This week Congress is set to engage in a highly anticipated debate to raise the federal minimum wage from $5.15 to $7.25, the first possible raise in nine years. As it stands, the debate has focused on the impact of raising the minimum wage on employers and low-wage earners. Less attention has been focused on the recent explosion of the payday loan industry and its impact on low-wage families. The high fee and exorbitant interest rates of the industry continue to trap many low-wage earners and their families. Raising the minimum wage could increase families’ ability to save and help put a dent in their debt. Rethinking the low-wage structure is not just about allowing families to better afford life’s essentials; it’s also about protecting them from a debt trap that could forever hold them back from achieving the American dream.

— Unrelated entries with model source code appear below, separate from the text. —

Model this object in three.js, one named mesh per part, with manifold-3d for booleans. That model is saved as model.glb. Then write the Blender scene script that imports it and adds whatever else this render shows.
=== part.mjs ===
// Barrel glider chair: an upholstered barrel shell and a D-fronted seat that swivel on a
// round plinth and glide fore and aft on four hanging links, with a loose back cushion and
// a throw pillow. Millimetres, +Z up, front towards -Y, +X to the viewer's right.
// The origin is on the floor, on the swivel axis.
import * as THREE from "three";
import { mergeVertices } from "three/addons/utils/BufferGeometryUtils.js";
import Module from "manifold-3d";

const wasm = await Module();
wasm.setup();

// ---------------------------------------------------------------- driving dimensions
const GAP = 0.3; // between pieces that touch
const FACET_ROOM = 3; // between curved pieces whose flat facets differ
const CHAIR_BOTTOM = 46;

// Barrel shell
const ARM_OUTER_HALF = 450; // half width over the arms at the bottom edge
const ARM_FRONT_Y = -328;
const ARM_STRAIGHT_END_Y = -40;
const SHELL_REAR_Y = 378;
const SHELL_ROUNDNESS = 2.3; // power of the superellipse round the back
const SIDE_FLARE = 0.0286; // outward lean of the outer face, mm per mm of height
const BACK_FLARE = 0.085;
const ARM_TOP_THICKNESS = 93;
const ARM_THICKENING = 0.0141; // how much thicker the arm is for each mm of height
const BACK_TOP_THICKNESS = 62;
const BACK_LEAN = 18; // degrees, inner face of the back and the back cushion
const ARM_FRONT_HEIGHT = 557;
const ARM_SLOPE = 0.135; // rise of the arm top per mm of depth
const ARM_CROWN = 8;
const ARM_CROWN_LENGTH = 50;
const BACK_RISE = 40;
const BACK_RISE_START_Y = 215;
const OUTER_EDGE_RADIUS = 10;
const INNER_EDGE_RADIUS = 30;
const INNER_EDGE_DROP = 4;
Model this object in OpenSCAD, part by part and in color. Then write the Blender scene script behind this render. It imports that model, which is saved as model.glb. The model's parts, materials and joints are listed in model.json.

The payday industry offers small-sum (between $200 and $500), high-fee ($15 to $35), short-term loans (generally two weeks) that result in annual percentage rates (APRs) that often equal or exceed 400%. Borrowers do not need to prove that they can pay back the loan within two weeks — only that they are able to produce a post-dated check, have some source of income and a checking account. The industry has exploded in the last decade, reporting $10 billion in sales in 2000 to $40 billion, including $6 billion in interest rates and fees, in 2003.
Because of the high-risk terms, borrowers often get caught in a vicious cycle of chronic debt. When they cannot afford to pay back the fees plus the principal at the end of the two week period, borrowers are forced to pay another high fee to roll over the loan for an additional two weeks or take out another loan to pay off the first loan, thereby getting trapped in a costly and often devastating cycle of “back-to-back” loans. Borrowers who renew their loans or take out multiple new loans often pay more in fees than they initially borrowed.
With such high-cost terms, repeat use of payday loans is often a debt trap for many families. A study published by North Carolina’s Center for Responsible Lending (CRL) finds that 91% of all payday loans are made to repeat borrowers who take out five or more payday loans per year. CRL further estimates that nearly five million borrowers are caught in this cycle of chronic repeat borrowing every year, costing low to moderate income families $3.4 billion in high fees and interest rates. The double whammy of stagnant wages and high costs suggests even a slight increase in wages that allowed families to put aside a small amount of savings could loosen the grips of chronic high-cost debt
While the industry continues to grow, states across the country have tried to regulate the industry with little success. Even states that have tried to implement all out industry bans, like North Carolina, have seen a nimble industry respond by peddling a new high-interest loan product called a “credit enhancement loan.”
Moving the discussion from how to regulate industry to what drives borrowers to payday lenders in the first place may be a more successful public policy strategy. Data from North Carolina suggest that a family’s dependence on payday lenders decreases when wages increase. Even a small increase in wages may provide the cushion families need to stay away from high-interest lenders. The current bill raises the minimum wage from $5.15 to $7.25 an hour, giving a worker an additional $4,200 over the course of a year. Assuming a family puts a percentage of this increase in income towards outstanding payday debt, even a dollar increase could help reduce a low-income family’s debt by as much as $350 over the average length of a typical loan — a significant amount for a family living paycheck to paycheck. Higher increases in low wages could also improve a family’s ability to access low interest loans, eliminating the need for payday loans.
The high risk and potential debt traps posed by the payday industry are extra incentive to provide low wage workers with higher, more reasonable wages and ensure greater access to the country’s middle class.